■ **Exercise requirements**
Only the lines from the start of the material through the line containing "CAKE_AXIS = Vector((63.45" are to be extracted, exactly as they appear.

—————

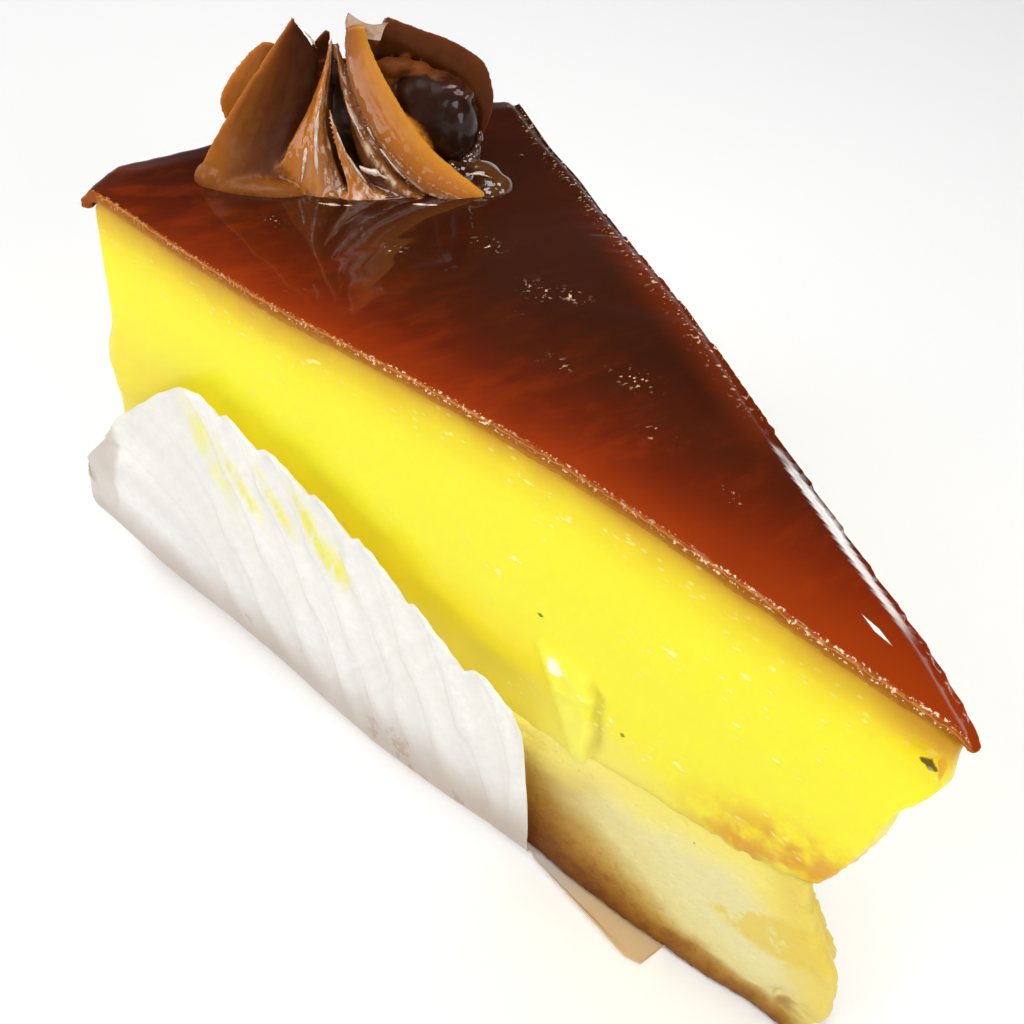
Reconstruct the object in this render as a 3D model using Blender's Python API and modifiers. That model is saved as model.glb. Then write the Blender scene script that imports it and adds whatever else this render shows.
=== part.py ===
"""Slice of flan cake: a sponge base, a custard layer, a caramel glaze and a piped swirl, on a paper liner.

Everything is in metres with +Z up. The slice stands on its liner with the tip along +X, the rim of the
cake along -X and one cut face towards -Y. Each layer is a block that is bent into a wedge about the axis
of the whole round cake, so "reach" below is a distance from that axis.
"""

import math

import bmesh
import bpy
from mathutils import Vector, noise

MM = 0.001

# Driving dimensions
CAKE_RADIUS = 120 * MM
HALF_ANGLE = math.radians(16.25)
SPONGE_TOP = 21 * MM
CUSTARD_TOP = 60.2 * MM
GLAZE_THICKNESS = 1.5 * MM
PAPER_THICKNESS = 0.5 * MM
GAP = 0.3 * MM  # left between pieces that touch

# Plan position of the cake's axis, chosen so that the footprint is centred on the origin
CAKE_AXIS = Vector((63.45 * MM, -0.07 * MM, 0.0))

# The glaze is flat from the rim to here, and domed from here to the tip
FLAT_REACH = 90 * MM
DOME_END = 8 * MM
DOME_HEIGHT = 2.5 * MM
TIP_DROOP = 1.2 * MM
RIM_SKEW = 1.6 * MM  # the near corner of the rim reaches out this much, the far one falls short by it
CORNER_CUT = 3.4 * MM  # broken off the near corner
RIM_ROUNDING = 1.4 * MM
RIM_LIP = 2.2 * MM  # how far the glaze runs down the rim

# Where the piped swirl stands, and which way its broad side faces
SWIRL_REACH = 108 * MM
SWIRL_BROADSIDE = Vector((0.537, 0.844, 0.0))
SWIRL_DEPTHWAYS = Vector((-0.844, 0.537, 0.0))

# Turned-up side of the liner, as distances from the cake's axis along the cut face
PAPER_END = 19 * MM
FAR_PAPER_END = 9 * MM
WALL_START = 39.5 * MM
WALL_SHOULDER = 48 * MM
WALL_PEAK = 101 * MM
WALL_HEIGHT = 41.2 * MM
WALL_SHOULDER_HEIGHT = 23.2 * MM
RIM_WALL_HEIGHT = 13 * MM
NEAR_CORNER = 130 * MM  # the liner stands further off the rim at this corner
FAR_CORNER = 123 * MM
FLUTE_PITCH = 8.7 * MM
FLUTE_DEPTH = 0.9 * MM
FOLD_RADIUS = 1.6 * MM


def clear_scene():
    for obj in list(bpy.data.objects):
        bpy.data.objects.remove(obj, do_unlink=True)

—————

■ **Expected answer**
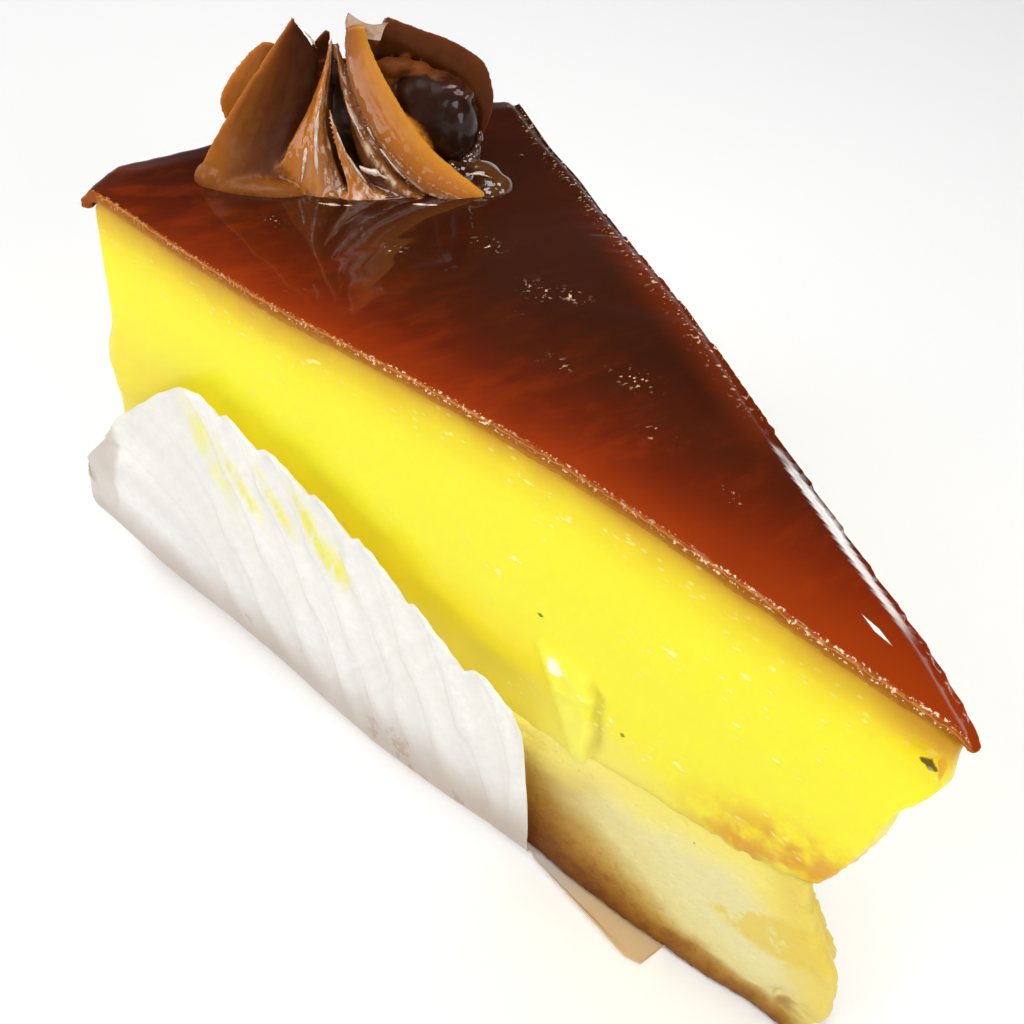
Reconstruct the object in this render as a 3D model using Blender's Python API and modifiers. That model is saved as model.glb. Then write the Blender scene script that imports it and adds whatever else this render shows.
=== part.py ===
"""Slice of flan cake: a sponge base, a custard layer, a caramel glaze and a piped swirl, on a paper liner.

Everything is in metres with +Z up. The slice stands on its liner with the tip along +X, the rim of the
cake along -X and one cut face towards -Y. Each layer is a block that is bent into a wedge about the axis
of the whole round cake, so "reach" below is a distance from that axis.
"""

import math

import bmesh
import bpy
from mathutils import Vector, noise

MM = 0.001

# Driving dimensions
CAKE_RADIUS = 120 * MM
HALF_ANGLE = math.radians(16.25)
SPONGE_TOP = 21 * MM
CUSTARD_TOP = 60.2 * MM
GLAZE_THICKNESS = 1.5 * MM
PAPER_THICKNESS = 0.5 * MM
GAP = 0.3 * MM  # left between pieces that touch

# Plan position of the cake's axis, chosen so that the footprint is centred on the origin
CAKE_AXIS = Vector((63.45 * MM, -0.07 * MM, 0.0))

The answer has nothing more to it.